In a study that followed more than 400,000 European adults for more than 16 years, the risk of premature death was heightened in those who consumed 2 or more glasses per day of soft drinks, according to the report published in JAMA Internal Medicine.

“Our results for sugar-sweetened soft drinks provide further support to limit consumption and to replace them with other healthier beverages, preferably water,” said study coauthor Neil Murphy a scientist at the International Agency for Research on Cancer. “For artificially sweetened soft drinks, we now need a better understanding of the mechanisms that may underlie this association and research such as ours will hopefully stimulate these efforts.”
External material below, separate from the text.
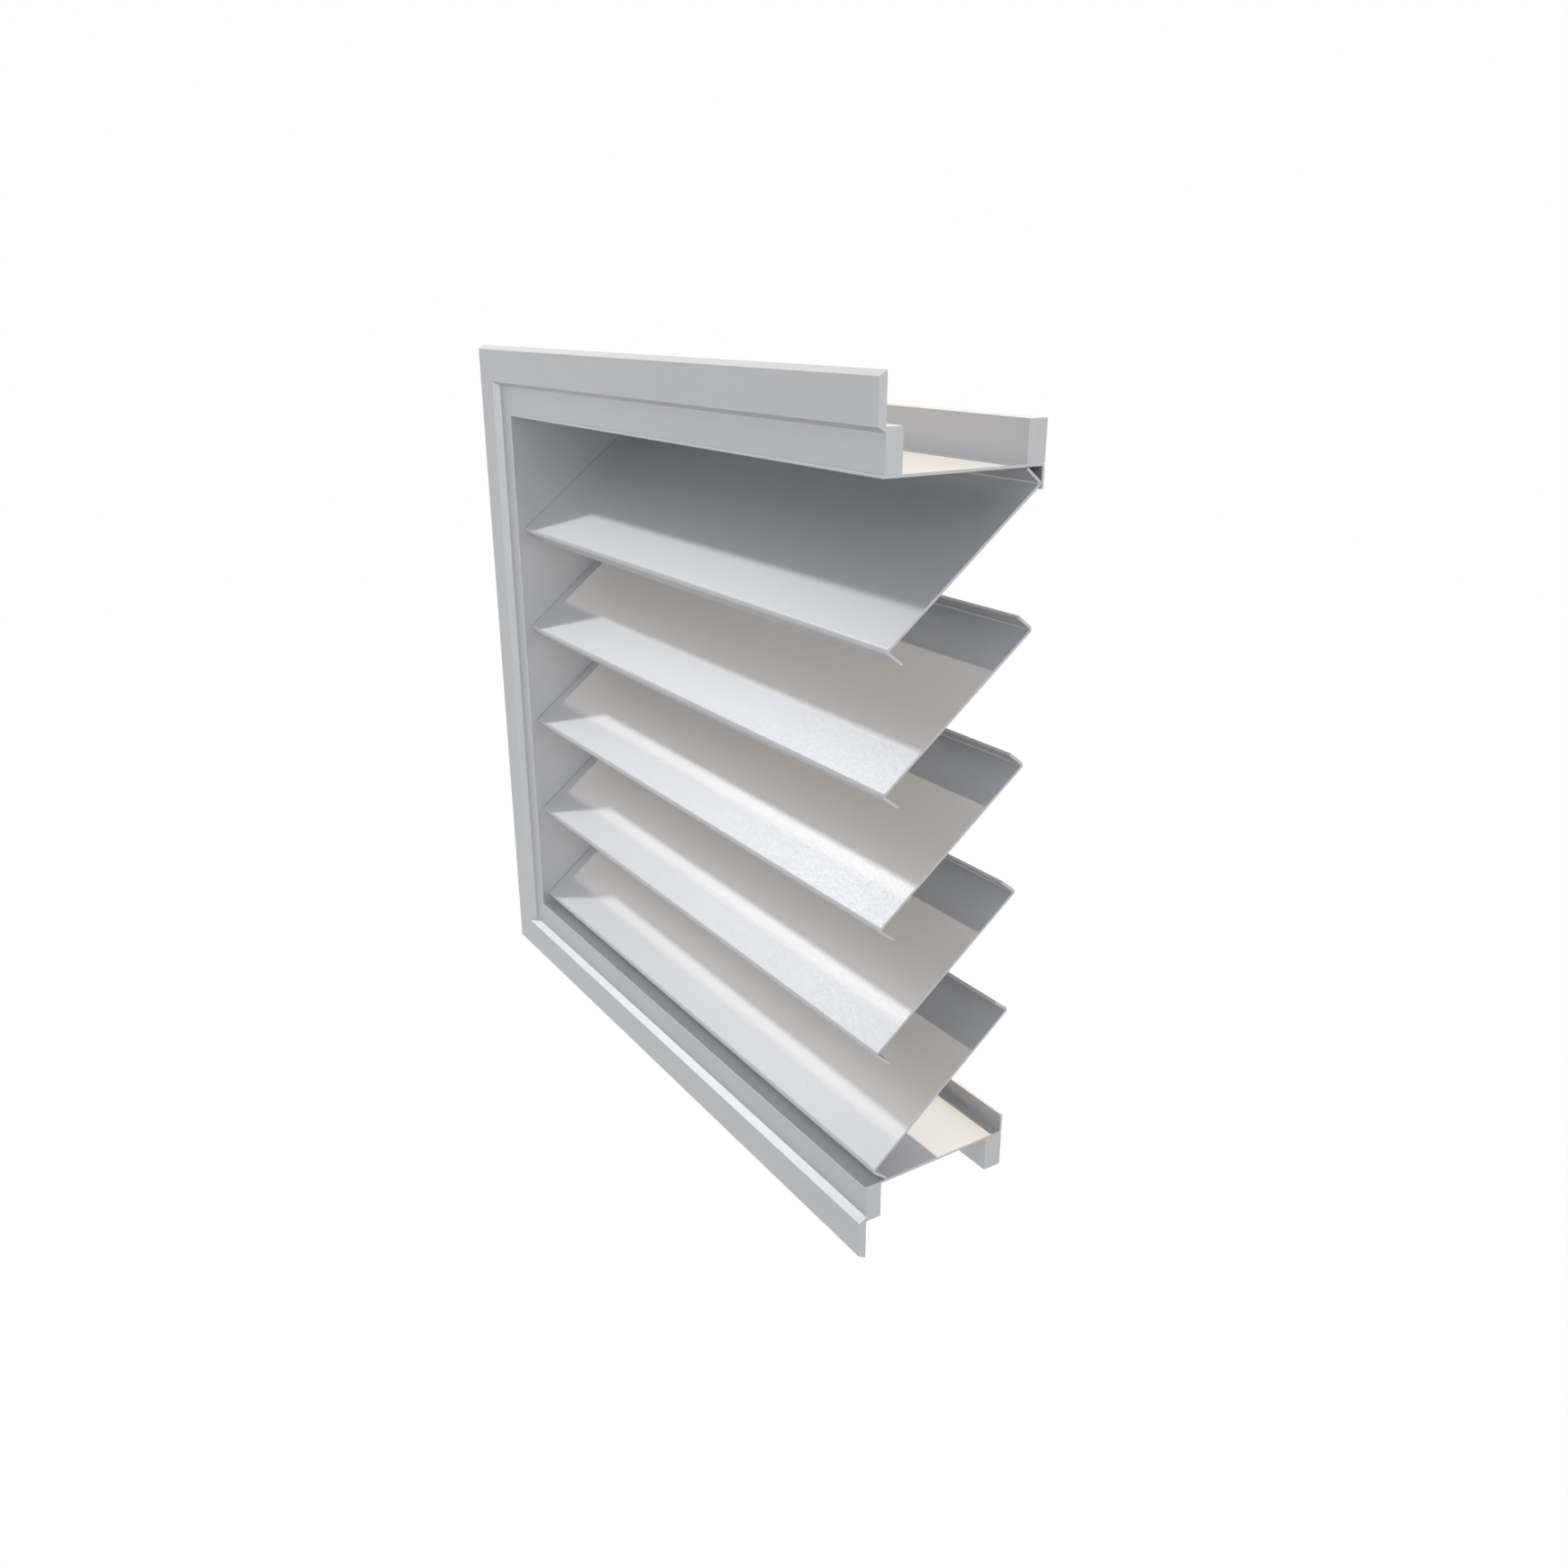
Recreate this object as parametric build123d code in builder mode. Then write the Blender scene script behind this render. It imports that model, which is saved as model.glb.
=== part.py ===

The soft drinks themselves might not be at the root of the association, Murphy said. The new findings don’t mean that soft drinks cause early death, because “in these types of studies (observational epidemiology) there are other factors which may be behind the association we observed,” Murphy added in an email. “For instance, high soft drink consumption may be a marker of overall unhealthy diet.”

To take a closer look at a possible link between soft drinks and premature mortality, Murphy and his colleagues turned to the data from the European Prospective Investigation into Cancer and Nutrition, a multinational study that recruited participants from 1992 through 2000.

The study assessed diet at the start, including soft drink consumption. Participants also filled out lifestyle questionnaires that asked about factors such as educational level, smoking habits, alcohol intake and physical activity.

After excluding participants who already had conditions such as cancer, heart disease and diabetes at the study’s start as well as those without data on soft drink consumption, the researchers were left with 451,743 participants, who stayed in the study for an average of 16.4 years. The average age at the start was about 51 years. During the study, 41,693 participants died.

When the researchers analyzed their data, accounting for factors that could increase the risk of death, such as body mass index and smoking, they found that participants who consumed two or more glasses of soft drinks per day were 17% more likely to die early compared to those who drank less than a single serving of soft drinks per month.

Those who consumed two or more glasses of sugar sweetened soft drinks per day were 8% more likely to die early compared to those who drank less than a glass a month and those who consumed two or more glasses of artificially sweetened soft drinks a day were 26% more likely to die prematurely compared to those who drank less than a glass per month.

The researchers allow that there were differences between the two groups of study participants that went beyond soft drink consumption.

“High soft drink consumers had higher BMI and were also more likely to be current tobacco smokers,” Murphy said. “We made statistical adjustments in our analyses for BMI, smoking habits and other mortality risk factors which may have biased our results and the positive associations remained. However, we cannot rule out the possibility that these factors were influencing our findings, hence we cannot say the associations we observe are causal.”

Studies like Murphy’s can indeed be biased by other lifestyle factors, said Dr. Bruce Y. Lee. an associate professor at Johns Hopkins University.

“There are only so many things you can account for when it comes to different types of factors,” Lee said. “These are very complex systems.”

It’s possible that soft drink consumption could be a marker for some other lifestyle factor or behavior, Lee explained.

Studies like the new one “are helpful but if you really want to go after a better understanding on how eating and drinking affect health you have to dive deeper,” Lee said.

In the meantime, the best course “is to stick to natural foods with minimal processing,” Lee said.